**Entries with parts and joints**:
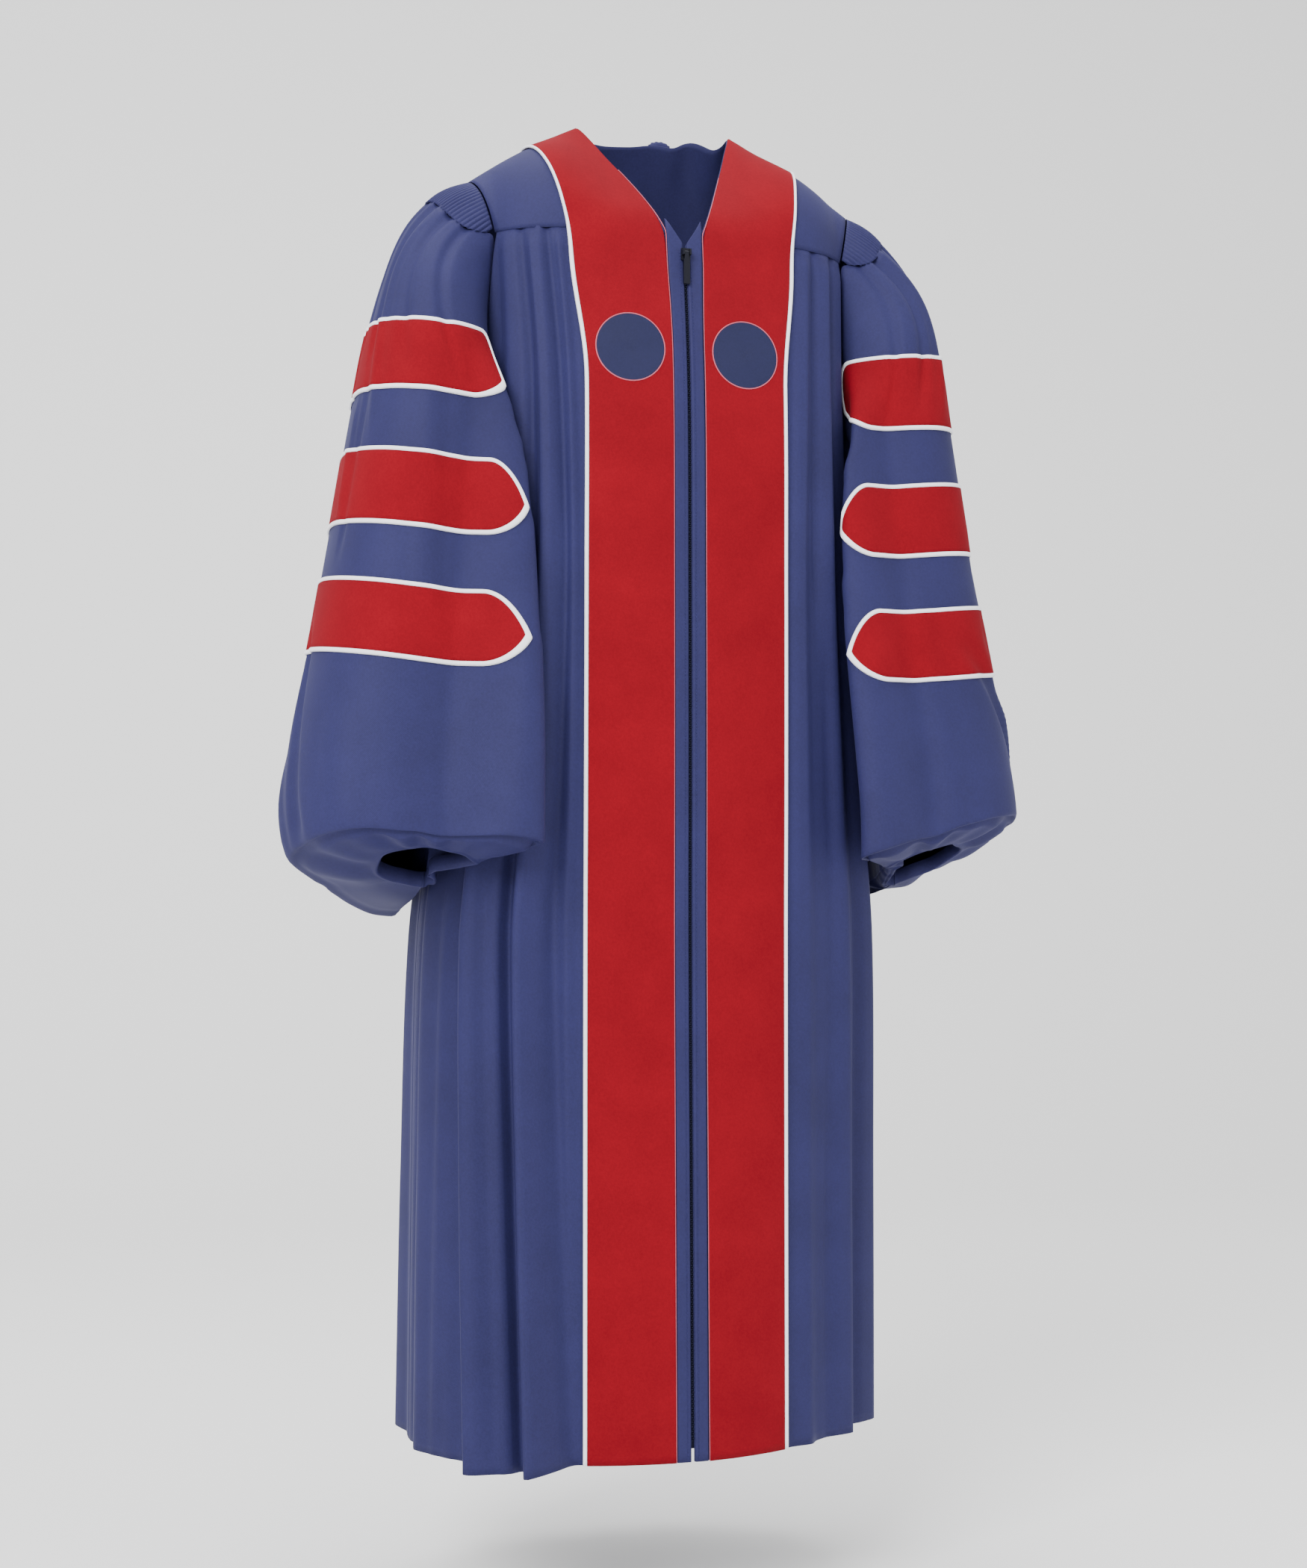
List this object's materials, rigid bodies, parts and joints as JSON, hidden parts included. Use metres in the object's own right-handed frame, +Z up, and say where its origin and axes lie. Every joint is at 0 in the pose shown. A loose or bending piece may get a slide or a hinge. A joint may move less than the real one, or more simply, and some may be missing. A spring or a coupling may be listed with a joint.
{
  "type": "graduation gown",
  "caption": "Full-length graduation gown held on the shoulders, with velvet front panels, bell sleeves with velvet bars, piped edges and a front zip.",
  "frame": {"origin": "midway between the two points where the neck edge meets the shoulder line, at their height", "axes": "+Z up along the centre of the body, -Y out of the front, +X to the wearer's left"},
  "size_m": [0.7777, 0.4286, 1.3931],
  "materials": {
    "navy_cloth": "satin",
    "red_velvet": "velvet",
    "white_piping": "satin",
    "patch_cloth": "embroidered",
    "zip_tape": "woven",
    "zip_metal": "satin"
  },
  "bodies": {
    "gown": {"back": "navy_cloth", "bar_1_left": "red_velvet", "bar_1_right": "red_velvet", "bar_2_left": "red_velvet", "bar_2_right": "red_velvet", "bar_3_left": "red_velvet", "bar_3_right": "red_velvet", "bar_piping_1_left": "white_piping", "bar_piping_1_right": "white_piping", "bar_piping_2_left": "white_piping", "bar_piping_2_right": "white_piping", "bar_piping_3_left": "white_piping", "bar_piping_3_right": "white_piping", "fluting_left": "navy_cloth", "fluting_right": "navy_cloth", "front_left": "navy_cloth", "front_right": "navy_cloth", "hood_button": "navy_cloth", "panel_left": "red_velvet", "panel_right": "red_velvet", "patch_left": "patch_cloth", "patch_right": "patch_cloth", "piping_left": "white_piping", "piping_right": "white_piping", "placket_left": "navy_cloth", "placket_right": "navy_cloth", "sleeve_bottom_left": "navy_cloth", "sleeve_bottom_right": "navy_cloth", "sleeve_left": "navy_cloth", "sleeve_right": "navy_cloth", "yoke": "navy_cloth", "zip_slider": "zip_metal", "zip_tape": "zip_tape"},
    "tab": {"pull_tab": "zip_metal"}
  },
  "joints": [
    {"name": "pull_tab_swing", "type": "hinge", "parent": "gown", "child": "tab", "pos_m": [0, -0.13574, -0.1635], "axis": [-1, 0, 0], "range_deg": [0, 150]}
  ]
}
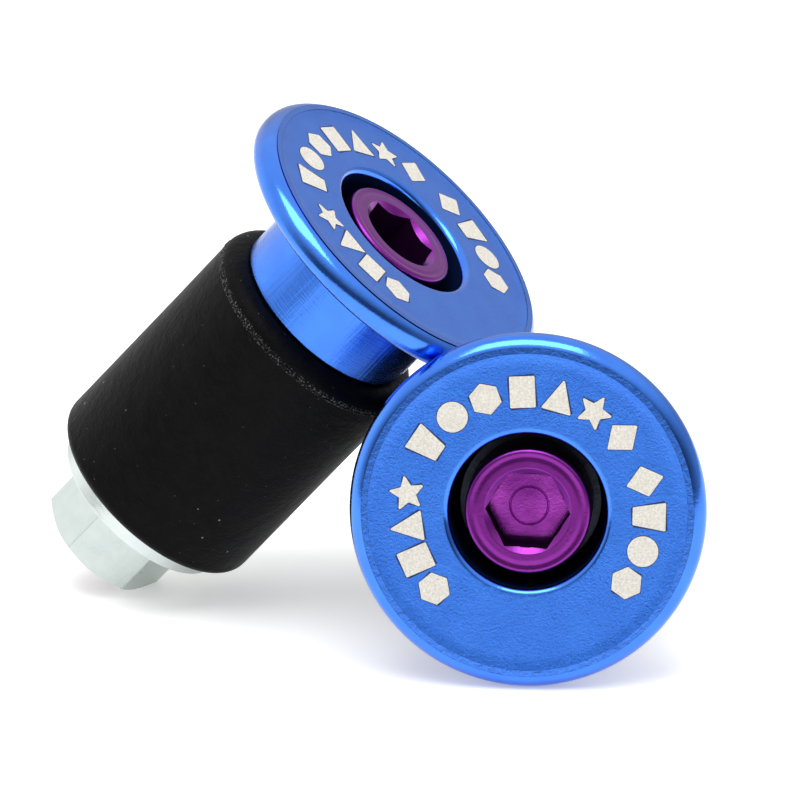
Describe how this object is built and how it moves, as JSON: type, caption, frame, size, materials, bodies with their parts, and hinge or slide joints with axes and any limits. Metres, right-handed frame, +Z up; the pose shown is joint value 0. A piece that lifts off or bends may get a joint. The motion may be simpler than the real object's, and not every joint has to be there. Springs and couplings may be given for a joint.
{
  "type": "handlebar end plugs",
  "caption": "Pair of expanding handlebar end plugs: a stop disc with a socket-head bolt that draws a nut up and squeezes a rubber sleeve out against the inside of the bar.",
  "frame": {"origin": "middle of the footprint of the two plugs on the surface they stand on", "axes": "+Z up; -Y is the side that the front plug faces; +X is to the right seen from that side, along the longest extent of the pair"},
  "size_m": [0.0542, 0.0434, 0.0424],
  "materials": {
    "anodised_blue": "turned aluminium, bright blue anodising, satin face and polished rim",
    "anodised_purple": "turned aluminium, purple anodising",
    "sleeve_rubber": "moulded black rubber, dull, with a flash line at the shoulder",
    "zinc_plate": "bright zinc-plated steel"
  },
  "bodies": {
    "front_cap_body": {"front_cap": "anodised_blue", "front_head_washer": "zinc_plate", "front_rubber_sleeve": "sleeve_rubber"},
    "front_bolt_body": {"front_bolt": "anodised_purple"},
    "front_nut_body": {"front_end_washer": "zinc_plate", "front_nut": "zinc_plate"},
    "rear_cap_body": {"rear_cap": "anodised_blue", "rear_head_washer": "zinc_plate", "rear_rubber_sleeve": "sleeve_rubber"},
    "rear_bolt_body": {"rear_bolt": "anodised_purple"},
    "rear_nut_body": {"rear_end_washer": "zinc_plate", "rear_nut": "zinc_plate"}
  },
  "joints": [
    {"name": "rear_plug_lift", "type": "slide", "parent": "front_cap_body", "child": "rear_cap_body", "axis": [0, 0, 1], "range_m": [0, 0.06]},
    {"name": "front_bolt_turn", "type": "hinge", "parent": "front_cap_body", "child": "front_bolt_body", "pos_m": [0.01253, -0.01897, 0.01449], "axis": [0.0517, 0.9866, -0.1546], "range_deg": [0, 1080]},
    {"name": "front_nut_draw", "type": "slide", "parent": "front_cap_body", "child": "front_nut_body", "axis": [-0.0517, -0.9866, 0.1546], "range_m": [0, 0.003], "deforming": ["front_rubber_sleeve"]},
    {"name": "rear_bolt_turn", "type": "hinge", "parent": "rear_cap_body", "child": "rear_bolt_body", "pos_m": [0.00224, -0.00242, 0.03298], "axis": [-0.6339, 0.206, -0.7455], "range_deg": [0, 1080]},
    {"name": "rear_nut_draw", "type": "slide", "parent": "rear_cap_body", "child": "rear_nut_body", "axis": [0.6339, -0.206, 0.7455], "range_m": [0, 0.003], "deforming": ["rear_rubber_sleeve"]}
  ],
  "couplings": [
    {"joint": "front_bolt_turn", "follows": "front_nut_draw", "rad_per_m": 6283},
    {"joint": "rear_bolt_turn", "follows": "rear_nut_draw", "rad_per_m": 6283}
  ]
}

**Goal**: Write down the full listing again, exactly.

**Answer for the task**:
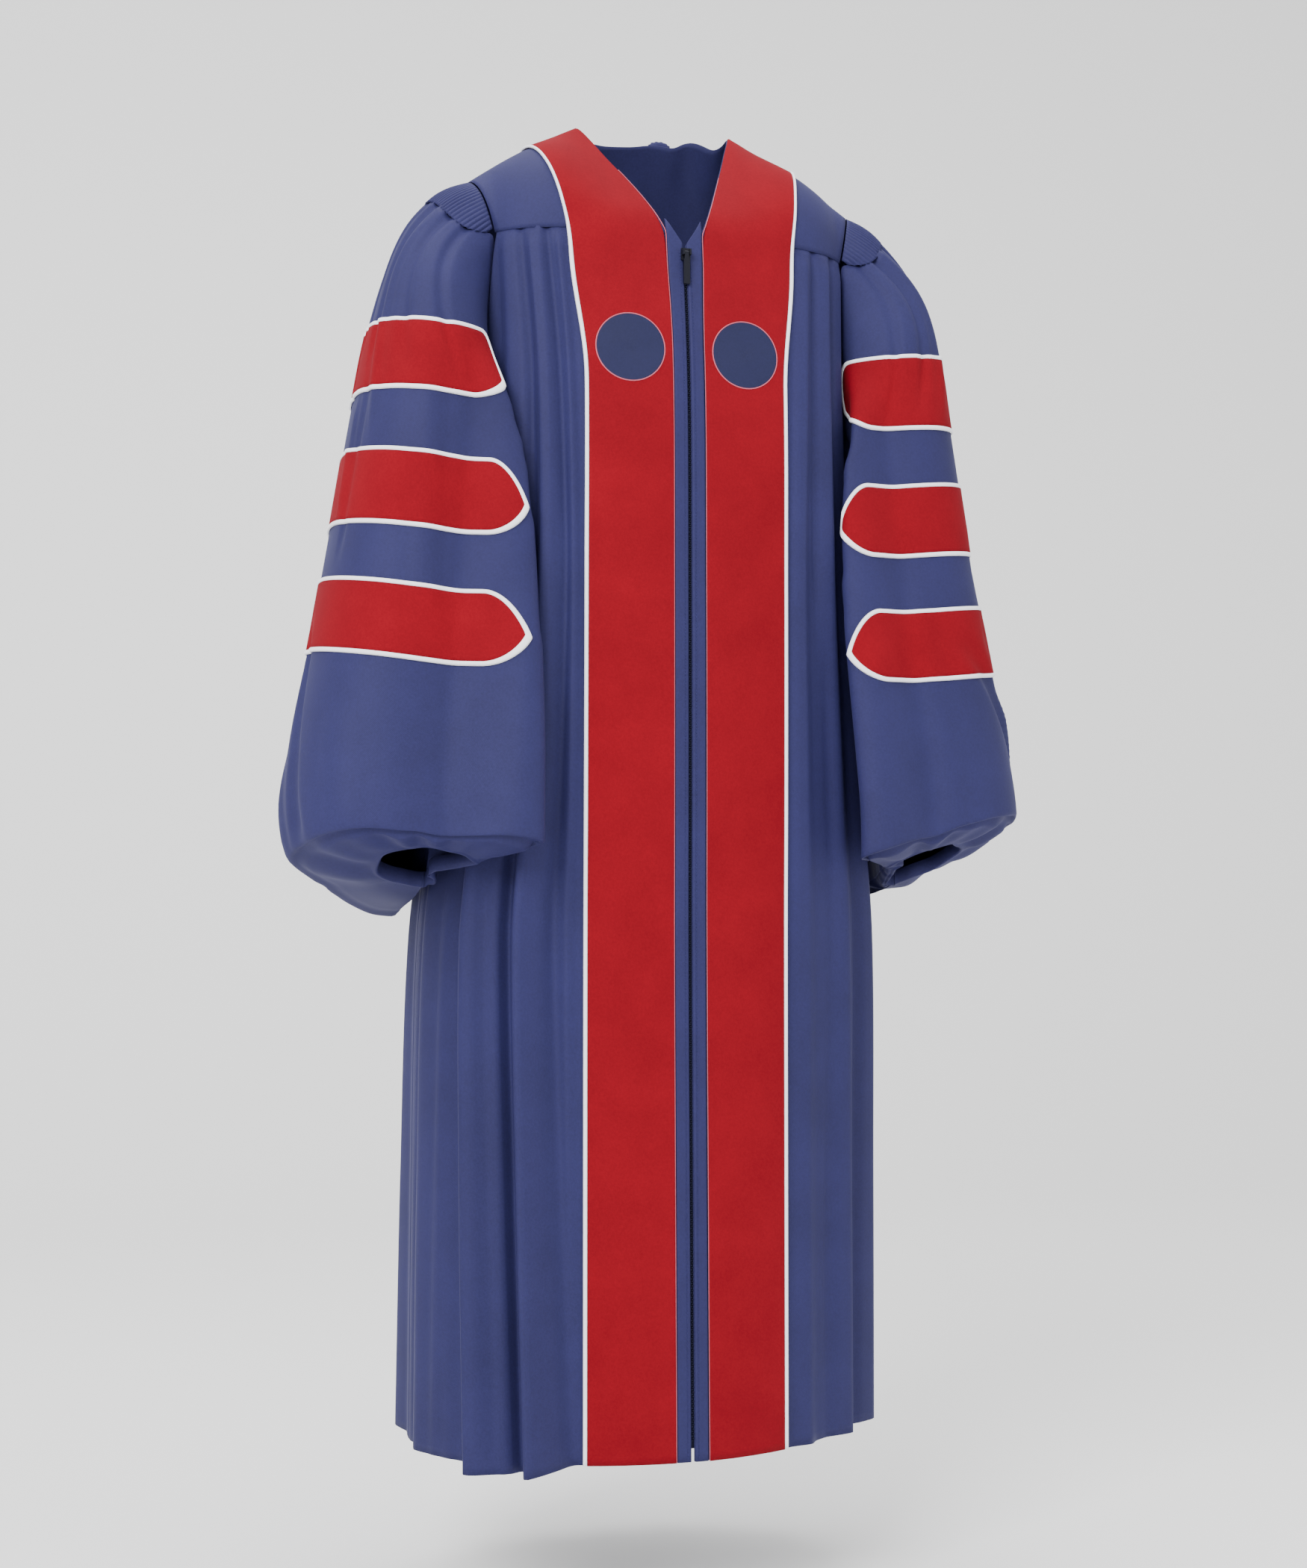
List this object's materials, rigid bodies, parts and joints as JSON, hidden parts included. Use metres in the object's own right-handed frame, +Z up, and say where its origin and axes lie. Every joint is at 0 in the pose shown. A loose or bending piece may get a slide or a hinge. A joint may move less than the real one, or more simply, and some may be missing. A spring or a coupling may be listed with a joint.
{
  "type": "graduation gown",
  "caption": "Full-length graduation gown held on the shoulders, with velvet front panels, bell sleeves with velvet bars, piped edges and a front zip.",
  "frame": {"origin": "midway between the two points where the neck edge meets the shoulder line, at their height", "axes": "+Z up along the centre of the body, -Y out of the front, +X to the wearer's left"},
  "size_m": [0.7777, 0.4286, 1.3931],
  "materials": {
    "navy_cloth": "satin",
    "red_velvet": "velvet",
    "white_piping": "satin",
    "patch_cloth": "embroidered",
    "zip_tape": "woven",
    "zip_metal": "satin"
  },
  "bodies": {
    "gown": {"back": "navy_cloth", "bar_1_left": "red_velvet", "bar_1_right": "red_velvet", "bar_2_left": "red_velvet", "bar_2_right": "red_velvet", "bar_3_left": "red_velvet", "bar_3_right": "red_velvet", "bar_piping_1_left": "white_piping", "bar_piping_1_right": "white_piping", "bar_piping_2_left": "white_piping", "bar_piping_2_right": "white_piping", "bar_piping_3_left": "white_piping", "bar_piping_3_right": "white_piping", "fluting_left": "navy_cloth", "fluting_right": "navy_cloth", "front_left": "navy_cloth", "front_right": "navy_cloth", "hood_button": "navy_cloth", "panel_left": "red_velvet", "panel_right": "red_velvet", "patch_left": "patch_cloth", "patch_right": "patch_cloth", "piping_left": "white_piping", "piping_right": "white_piping", "placket_left": "navy_cloth", "placket_right": "navy_cloth", "sleeve_bottom_left": "navy_cloth", "sleeve_bottom_right": "navy_cloth", "sleeve_left": "navy_cloth", "sleeve_right": "navy_cloth", "yoke": "navy_cloth", "zip_slider": "zip_metal", "zip_tape": "zip_tape"},
    "tab": {"pull_tab": "zip_metal"}
  },
  "joints": [
    {"name": "pull_tab_swing", "type": "hinge", "parent": "gown", "child": "tab", "pos_m": [0, -0.13574, -0.1635], "axis": [-1, 0, 0], "range_deg": [0, 150]}
  ]
}
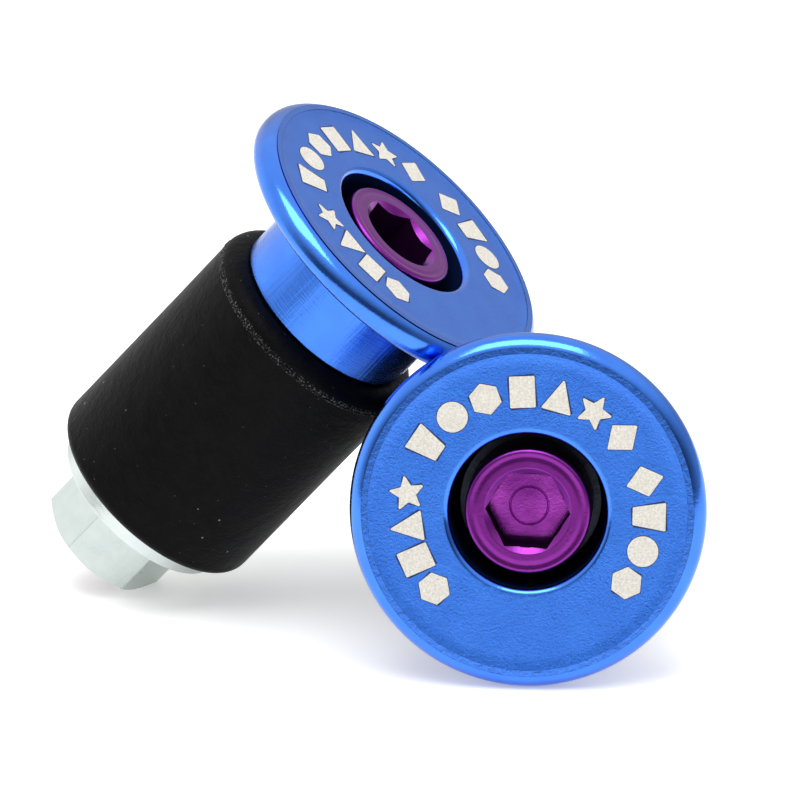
Describe how this object is built and how it moves, as JSON: type, caption, frame, size, materials, bodies with their parts, and hinge or slide joints with axes and any limits. Metres, right-handed frame, +Z up; the pose shown is joint value 0. A piece that lifts off or bends may get a joint. The motion may be simpler than the real object's, and not every joint has to be there. Springs and couplings may be given for a joint.
{
  "type": "handlebar end plugs",
  "caption": "Pair of expanding handlebar end plugs: a stop disc with a socket-head bolt that draws a nut up and squeezes a rubber sleeve out against the inside of the bar.",
  "frame": {"origin": "middle of the footprint of the two plugs on the surface they stand on", "axes": "+Z up; -Y is the side that the front plug faces; +X is to the right seen from that side, along the longest extent of the pair"},
  "size_m": [0.0542, 0.0434, 0.0424],
  "materials": {
    "anodised_blue": "turned aluminium, bright blue anodising, satin face and polished rim",
    "anodised_purple": "turned aluminium, purple anodising",
    "sleeve_rubber": "moulded black rubber, dull, with a flash line at the shoulder",
    "zinc_plate": "bright zinc-plated steel"
  },
  "bodies": {
    "front_cap_body": {"front_cap": "anodised_blue", "front_head_washer": "zinc_plate", "front_rubber_sleeve": "sleeve_rubber"},
    "front_bolt_body": {"front_bolt": "anodised_purple"},
    "front_nut_body": {"front_end_washer": "zinc_plate", "front_nut": "zinc_plate"},
    "rear_cap_body": {"rear_cap": "anodised_blue", "rear_head_washer": "zinc_plate", "rear_rubber_sleeve": "sleeve_rubber"},
    "rear_bolt_body": {"rear_bolt": "anodised_purple"},
    "rear_nut_body": {"rear_end_washer": "zinc_plate", "rear_nut": "zinc_plate"}
  },
  "joints": [
    {"name": "rear_plug_lift", "type": "slide", "parent": "front_cap_body", "child": "rear_cap_body", "axis": [0, 0, 1], "range_m": [0, 0.06]},
    {"name": "front_bolt_turn", "type": "hinge", "parent": "front_cap_body", "child": "front_bolt_body", "pos_m": [0.01253, -0.01897, 0.01449], "axis": [0.0517, 0.9866, -0.1546], "range_deg": [0, 1080]},
    {"name": "front_nut_draw", "type": "slide", "parent": "front_cap_body", "child": "front_nut_body", "axis": [-0.0517, -0.9866, 0.1546], "range_m": [0, 0.003], "deforming": ["front_rubber_sleeve"]},
    {"name": "rear_bolt_turn", "type": "hinge", "parent": "rear_cap_body", "child": "rear_bolt_body", "pos_m": [0.00224, -0.00242, 0.03298], "axis": [-0.6339, 0.206, -0.7455], "range_deg": [0, 1080]},
    {"name": "rear_nut_draw", "type": "slide", "parent": "rear_cap_body", "child": "rear_nut_body", "axis": [0.6339, -0.206, 0.7455], "range_m": [0, 0.003], "deforming": ["rear_rubber_sleeve"]}
  ],
  "couplings": [
    {"joint": "front_bolt_turn", "follows": "front_nut_draw", "rad_per_m": 6283},
    {"joint": "rear_bolt_turn", "follows": "rear_nut_draw", "rad_per_m": 6283}
  ]
}